Little Miss loves the nursery rhyme “Mary Had a Little Lamb”. Indeed, her favourite doll is named Mary after her favourite nursery rhyme. So the recent happenings have got her so excited. She finally has sheep! Just like Mary!!
Last week, two of the neighbours sheep got into our front paddock. We didn’t mind as we’d arranged through the real estate agent for him to agist his sheep in our paddock. We wanted to focus on building our house on our property, rather than maintaining the paddock on a property we don’t own. So we were happy to continue the existing arrangement our landlord had with the farmer next door. We figured that they had water and more feed in our paddock than they had in their own, and that we’d let him know when we saw him (the phone number we had for him didn’t work). But then last night, three more sheep were placed in the paddock that our driveway runs through. I say ‘placed’ because we didn’t put them there and we don’t know where they came from.
Concerned that these three new sheep would go out onto the road, my husband set about closing the front gate. Except that someone had already shut our front gate. Hmm, so someone must’ve found them on the road and assumed they were ours. I must say, I did have lots of fun watching my husband trying to ‘herd’ the sheep up the driveway and get close enough to them to see if they had any tags. Lots of fun. Doubled over in laughter fun.
Now, not knowing how to tell who owned them, or what we should be doing about them, I reached out on the Facebook mummy network (shortly after moving I joined a couple of Facebook mothers groups for mums in the Canberra region). It wasn’t long before I got some replies from some other, more knowing, rural mums. I was advised not to put the sheep in the same paddock as the other sheep incase they were from different farmers (because one lot might have lice or something – wouldn’t want to be responsible for passing that on); make sure they have water; check is they have ID tags (Although this was proving to be quite difficult. Sheep are deceptively quick.); drop by the surrounding farms and ask if they were their sheep… Lots of good ideas. And of course there was the cheeky suggestion that five sheep would easily equate to a years worth of food in the freezer.
So today, hubby set off to the farms surrounding us.

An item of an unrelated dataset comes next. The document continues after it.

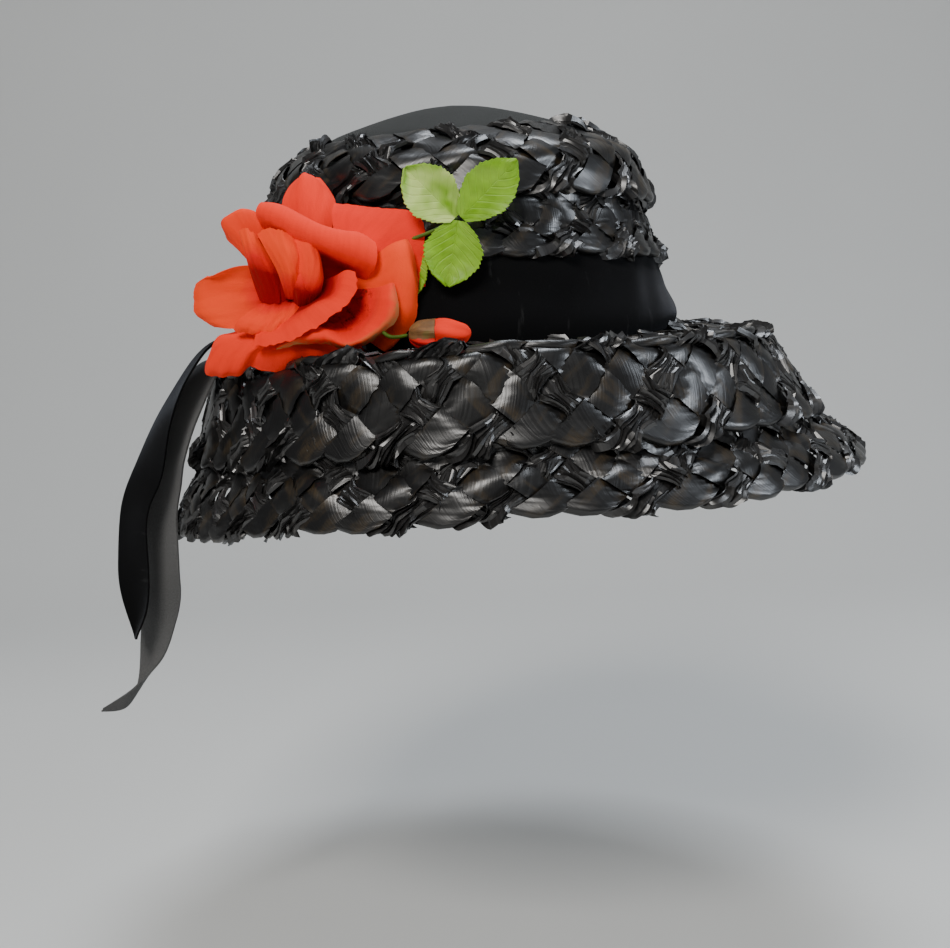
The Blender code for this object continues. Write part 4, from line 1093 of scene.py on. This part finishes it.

The farmer on our left doesn’t actually live on that land, so we went to the next house along. Unfortunately nobody was home. But just as my husband was about to leave, a ute came down the driveway with two young blokes inside. Real farmers. They turned out to be the farmer next door’s nephews. Adam and Ferret (but we’re hoping Ferret is just his nickname). They were a little suspicious of my husband at first, but soon realised he was just on their property to find out about the sheep. They happily offered to come over and take a look. They showed my husband how to catch the sheep, put them on the ground and check the tag. Turns out that if you want to catch a sheep, you just grab them, any part of them. Don’t be delicate. Just grab. Catching sheep didn’t turn out to be as elusive for them as it was for us. Nope not their sheep. But the two in the front paddock were most definitely their uncle’s sheep. A quick call to their mum ensured a message got passed on to their uncle. He’d come by and put the sheep back in his paddock.
Next property – farm on the right. Not home. Property behind? Not home. Property across the road. Lovely couple, similar age to us with children a similar age to ours. Husband was mighty impressed that he has his own plane. And to think last week my husband was happy with a ride on lawn mower.I think the bar has just been raised. He also readily offered to come take a look, although he only had Dorper Sheep and we knew these weren’t Dorpers (I’d been researching which sheep we should buy a few months back, so I’ve come to know the main breeds. We also get a lot of practice spotting different sheep. Kind of like bird watching, but sheep and cattle…). Alas, not his sheep. Nobody recognised the tags either.
Being Sunday, we are leaving the whole how to contact the National Livestock Identification System until tomorrow. We figure that their offices wouldn’t be open on a Sunday anyway. You don’t actually register individual sheep like you would a dog (registering several hundred/thousand sheep would just be ridiculous), but when you buy the ID tags you register your details. So hopefully, if we give them the ID tag details, they can put us in contact with the owner. In the meantime, we’ve given them water and there is enough grass for a couple of days. If the farmer to our left picks up his sheep, we can move these three to the front paddock and they’d have enough food and water for weeks (a pretty good option for them considering the drought has meant many farmers in our area are having to buy supplementary grain). However this does raise questions… What happens if we can’t find the owners? What happens if the farmers don’t hurry to get their sheep (not very helpful having the on our driveway area when we have a very keen 50kg dog who would love to chase them)… What happens if the sheep become injured while on our property?